Structured object records:
>>>>
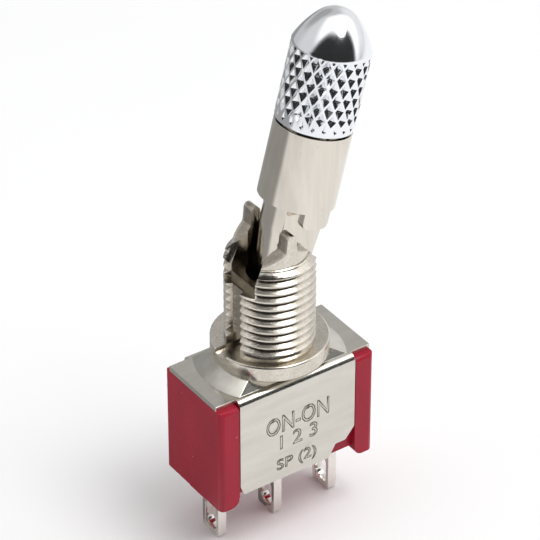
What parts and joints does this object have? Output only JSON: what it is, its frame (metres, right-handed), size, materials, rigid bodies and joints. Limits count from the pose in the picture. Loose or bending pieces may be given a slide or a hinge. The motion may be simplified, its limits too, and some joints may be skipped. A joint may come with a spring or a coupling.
{
  "type": "toggle switch",
  "caption": "Miniature panel-mount toggle switch with a locking lever: threaded keyed bushing, knurled pull-to-unlock cap, stamped metal frame, moulded case and solder-lug terminals.",
  "frame": {"origin": "on the bushing's axis, in the flange's top face that seats behind the panel", "axes": "+Z runs out of the panel along the bushing's axis; +X is the way the lever leans when thrown to the right, with the keyway on -X; +Y points to the rear skirt"},
  "size_m": [0.014, 0.0082, 0.039],
  "materials": {
    "case_plastic": "moulded, semi-gloss",
    "frame_steel": "stamped, satin nickel plated",
    "nickel_plate": "satin nickel plated",
    "cap_chrome": "bright plated, knurled band",
    "steel_wire": "drawn wire",
    "inner_plastic": "moulded",
    "silver_plate": "silver plated",
    "seal_epoxy": "poured"
  },
  "bodies": {
    "housing": {"case": "case_plastic", "frame": "frame_steel", "bushing": "nickel_plate", "terminal_left": "silver_plate", "terminal_center": "silver_plate", "terminal_right": "silver_plate", "contact_left": "silver_plate", "contact_right": "silver_plate", "terminal_seal": "seal_epoxy"},
    "toggle": {"lever": "nickel_plate", "pivot_pin": "steel_wire", "lock_washer": "frame_steel", "lock_spring": "steel_wire", "plunger_spring": "steel_wire"},
    "lock": {"lock_collar": "nickel_plate", "cap": "cap_chrome"},
    "follower": {"plunger": "inner_plastic"},
    "rocker": {"contactor": "silver_plate"}
  },
  "joints": [
    {"name": "lever_tilt", "type": "hinge", "parent": "housing", "child": "toggle", "pos_m": [0, 0, 0.00194], "axis": [0, 1, 0], "range_deg": [-28.8, 0]},
    {"name": "collar_lift", "type": "slide", "parent": "toggle", "child": "lock", "axis": [0.2487, 0, 0.9686], "range_m": [-0.00136, 0.00084], "stiffness_N_per_m": 400, "springref_m": -0.00436, "deforming": ["lock_spring"]},
    {"name": "plunger_slide", "type": "slide", "parent": "toggle", "child": "follower", "axis": [0.2487, 0, 0.9686], "range_m": [0, 0.00025], "stiffness_N_per_m": 60, "springref_m": -0.003, "deforming": ["plunger_spring"]},
    {"name": "contactor_rock", "type": "hinge", "parent": "housing", "child": "rocker", "pos_m": [0, 0, -0.00617], "axis": [0, 1, 0], "range_deg": [0, 16]}
  ],
  "couplings": [
    {"joint": "contactor_rock", "follows": "lever_tilt", "ratio": -0.55556}
  ]
}
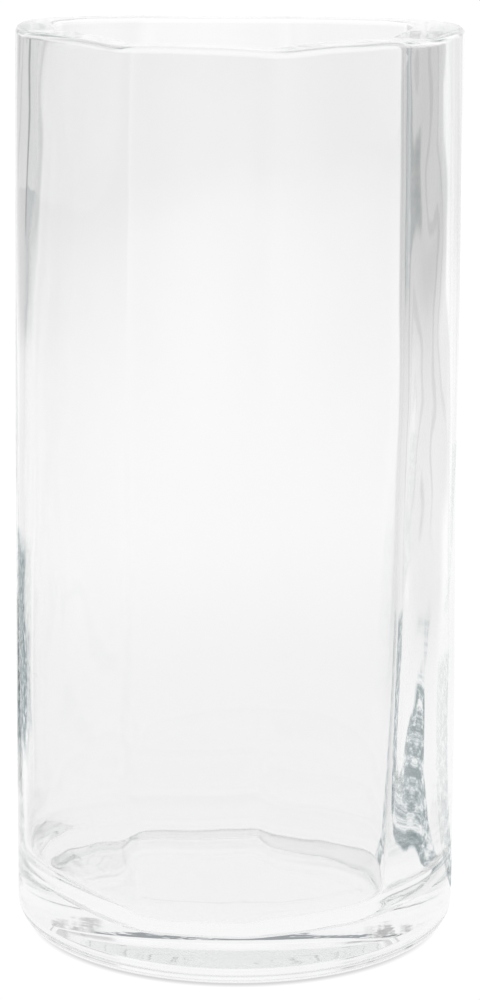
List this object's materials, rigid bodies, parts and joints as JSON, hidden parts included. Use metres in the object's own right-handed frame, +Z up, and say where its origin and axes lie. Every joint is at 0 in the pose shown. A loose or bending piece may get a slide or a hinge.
<<<<
▶ **Instructions to follow**
Find the word "slide" in the data and show each line that holds it.

▶ **Finished answer**
What parts and joints does this object have? Output only JSON: what it is, its frame (metres, right-handed), size, materials, rigid bodies and joints. Limits count from the pose in the picture. Loose or bending pieces may be given a slide or a hinge. The motion may be simplified, its limits too, and some joints may be skipped. A joint may come with a spring or a coupling.
    {"name": "collar_lift", "type": "slide", "parent": "toggle", "child": "lock", "axis": [0.2487, 0, 0.9686], "range_m": [-0.00136, 0.00084], "stiffness_N_per_m": 400, "springref_m": -0.00436, "deforming": ["lock_spring"]},
    {"name": "plunger_slide", "type": "slide", "parent": "toggle", "child": "follower", "axis": [0.2487, 0, 0.9686], "range_m": [0, 0.00025], "stiffness_N_per_m": 60, "springref_m": -0.003, "deforming": ["plunger_spring"]},
List this object's materials, rigid bodies, parts and joints as JSON, hidden parts included. Use metres in the object's own right-handed frame, +Z up, and say where its origin and axes lie. Every joint is at 0 in the pose shown. A loose or bending piece may get a slide or a hinge.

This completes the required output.